Avete compreso bene: mosse speciali. Ad incasinare il tutto c’è infatti la possibilità di acquisire la capacità di sparare alcune scariche concentrate in specifiche direzioni. Ai lati, anteriormente, posteriormente o a raggiera. Come farlo? Ma è ovvio! Con mosse tipiche dei Picchiaduro uno contro uno! Non siamo impazziti: raffica a destra? Basso, diagonale bassa destra, destra + pulsante di fuoco. Raffica posteriore? Su, giù + pulsante fuoco! In definitiva è davvero parecchia roba di cui tener conto. A memoria, un sistema di paragonabile complessità negli Sparatutto Verticali, la ricordiamo soltanto in Alpha Mission II (A.S.O. II) su Neo Geo.

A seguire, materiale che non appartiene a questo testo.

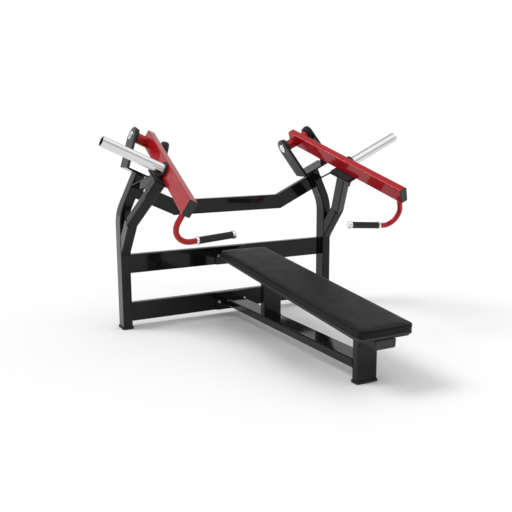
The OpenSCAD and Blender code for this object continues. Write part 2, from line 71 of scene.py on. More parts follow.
# The cushion starts inside the CAD pad by an inset at the sides and a sink at the top, and swells up to a cap
CUSHION_VOXEL = 5 * MM
CUSHION_CAP = 5 * MM
CUSHION_INSET = 0.5 * MM
CUSHION_SINK = 3 * MM
CUSHION_TUCK = 1 * MM
CUSHION_TUCK_HEIGHT = 2 * MM
CUSHION_HELD = 3 * MM
CUSHION_EDGE = 4.5 * MM
CUSHION_PRESSURE = 4
CUSHION_FRAMES = 20
EDGE_STEPS = 6
PAD_CORNER = 24 * MM
SMALLEST_CORNER = 2 * MM

# The welt and the stitches run round the cushion's side, at these distances below the pad's top
WELT_DROP = 13 * MM
WELT_RADIUS = 1.3 * MM
WELT_STEP = 4 * MM
STITCH_DROP = 17 * MM
STITCH_LENGTH = 4.2 * MM
STITCH_GAP = 2.4 * MM
STITCH_RADIUS = 0.55 * MM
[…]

Altro titolo che nei tempi che furono diede parecchi grattacapi.
Un risultato inaspettato
Ciò che potrebbe sembrare forzatamente complesso si rivela in realtà innovativo, decisamente tecnico e, alla prova dei fatti, parecchio divertente ed appagante. Padroneggiare al meglio tutte queste opportunità e sfruttarle a dovere comporta un notevole allenamento, di destrezza e di memorizzazione dei vari livelli. A fronte di un impegno non indifferente, possiamo però garantirvi che il gioco saprà regalarvi momenti di indubbia soddisfazione. Sol Cresta, da questo punto di vista, costituisce un’autentica ventata d’aria fresca, in un panorama dove gli shooter 2D ripropongono sistematicamente la ricetta dei Bullet Hell. Vale a dire: una marea di proiettili che vagano per lo schermo ed un indiscriminato uso di Smartbomb per uscire dalle situazioni disperate. In Sol Cresta conta invece saper fare la cosa giusta al momento giusto, studiare i nemici ed i loro schemi d’attacco. In altre parole, usare la testa e non solo i riflessi.
Conclusioni
Tirare le somme per esprimere una valutazione complessiva su questo Sol Cresta non è dunque un compito facile. Tanti pregi e tanti difetti possono far pendere la bilancia del gusto personale dalla parte del molto bello a quella del molto brutto. L’aspetto tecnico, per la parte grafica ed artistica, è sicuramente deficitario. Di contro la giocabilità e l’innovazione nel pieno rispetto della saga sono di buon livello. Se siete fan di vecchia data o amanti dei giochi retrò con un pizzico di novità, è sicuramente un acquisto da considerare. Qualora siate più esigenti in termini di qualità, e modernità grafica, ripiegate su altro. Così come se siete alla ricerca di un titolo di questo genere, ma dall’approccio più immediato, meno impegnato ed impegnativo.
Versione esaminata: Nintendo Switch e Nintendo Switch OLED. Modalità Portable e Dock con Game Pad Pro.